A decomposição ética, da alma e dos corpos

Coluna publicada no JORNAL DO PORTO dia 7-5-2021

A decomposição ética, da alma e dos corpos

Escrevo esta coluna na terça-feira ouvindo a abertura da CPI da Covid-19, ou melhor, da CPI pela não amparo da população brasileira nessa crise sanitária. De longe vejo velhos senadores misturados aos mais novos formando barreira à investigação. Os argumentos são de bebês recém-nascidos, gugu dadá e muito blá blá para empatar o trabalho. Veremos, mais tarde, a gravação do berçário. Adultos contra a CPI num fraldário.

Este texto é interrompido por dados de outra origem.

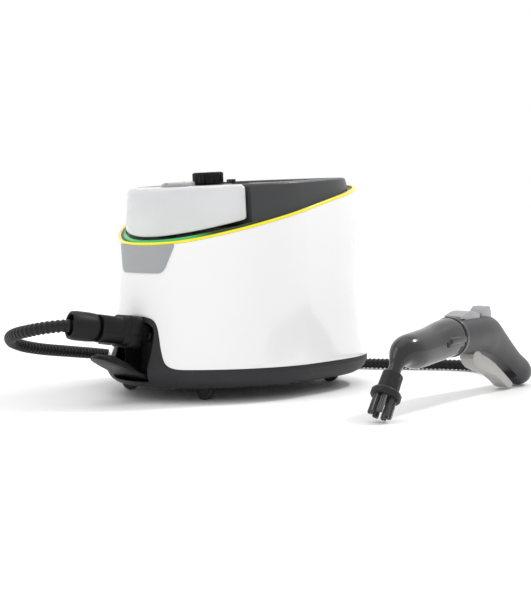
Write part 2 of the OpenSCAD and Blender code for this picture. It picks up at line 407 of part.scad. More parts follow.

Não mais distante, em Brasília, estão os ministros das maiores frases putrefatas. O ministro da economia sobre Paulo Freire: "Ensinava sexo para crianças de 5 anos". Maconha, bebida, droga, dentro das universidades. Estado caótico. Eu prevejo o mesmo fenômeno para a saúde".

Não envergonhado, disse que até filho de porteiro foi para a universidade. Certamente, o ministro discursa contra a população, ele, justo ele, o homem que leu oito (oito!) livros para administrar a economia ultraliberal do país.

Não esqueçamos que essa política dos oito livros estava sendo iniciada por Temer, em abril de 2017, quando "perdoou" uma dívida de sonegação do Itaú de 25 milhões. Ontem, segunda-feira, dia 3 de maio de 2021, os jornais publicaram a opinião da herdeira do Itaú dizendo que a solução para a miséria no Brasil é a CARIDADE PRIVADA. Hoje, dia 4 de maio, a reportagem é sobre o seu banco. LUCRO DO ITAÚ SOBRE 64% NO 1O TRIMESTRE DE 2021 E ATINGE 6,4 BILHÕES.

Ainda quer, o prestimoso banco a caridade privada com as mãos e os oito livros do ministro da economia, aumentar seus lucros. Ela está dizendo que caberia bem a privatização do SUS, a única instituição que mantém a luta contra a Covid-19 junto com as únicas instituições públicas Butantã e FioCruz. Caridade privada, nova decomposição das elites para continuar o genocídio atual. Grossa metáfora da fina elite.

De Brasília oficial, as frases desceram às ruas. No dia 1 de maio, o movimento das direitas no Dia dos Trabalhadores em diversas cidades acompanhou imbróglio linguístico. Uma delas: "Porquê (como estava no papel) não mataram todos em 1964? ", com duas senhoras aparentemente normais.

Em Maringá, onde moro, chamou-me a atenção na manifestação da direita, um senhor com triciclo motorizado, amarelo, com capacete fantasiado, com barriguinha e as perninhas finas, pronto para a fotografia do Manual do Patrão.

As imagens de uma mulher de biquíni, amarelo e verde, com as nádegas pintadas deixou alguns homens inquietos. Eu não gostei das cores, nem do cartaz desenhado no corpo, "destituir o STF".

Enquanto isso, o ministro dos oito livros, está hoje na CCJ, para naturalizar os escombros do país. Vai discorrer sobre a importância da reforma administrativa. A reforma não é aplicada aos militares de alta patente, juízes, procuradores, gente do universo dos salários mais altos e aplica a lei do Talião ao zelador, porteiro, enfermeiras, professores, coletor de lixo técnicos em geral. Isso em plena pandemia. Escombros para nós. Decomposição do país.


P. S.

Neste Maio de 2021 comemoramos o centenário de Paulo Freire. Não nasceu educador, tornou-se um, um dos maiores do mundo. Formou-se em Direito e, advogado, seu primeiro trabalho foi cobrar os móveis de um dentista recém-formado. O dentista havia comprado móveis para seu casamento e não conseguia pagar as prestações. Então, Paulo Freire conversou com ele. Disse: - Vou voltar para casa e falar com minha mulher. Vou pedir demissão. Enquanto isso, você terá alguns dias para negociar até que a loja encontre outro advogado.

Senhor Ministro da economia, num país civilizado, o senhor seria preso.

*MARTA BELLINI

*Professora aposentada da Universidade Estadual de Maringá. Com doutorado em Psicologia, mestrado em educação e graduação em Biologia, diletante em Literatura, uma ornitorrinco, tem a sorte de continuar a ser integrante do Grupo de pesquisa Science Studies CNPq-UEM, na mesma universidade, grupo interdisciplinar de pessoas da filosofia, pedagogia, biologia, física, psicologia entre outras áreas. Sindicalistas nos períodos necessários, teve a honra de participar com colegas de duas grandes greves, a de setembro de 2001 a março de 2002, e a de abril-maio de 2015, as duas contra privatização das universidades públicas do Paraná e a última, também contra a reforma da previdência, além, é claro, de lutar da dignidade salarial.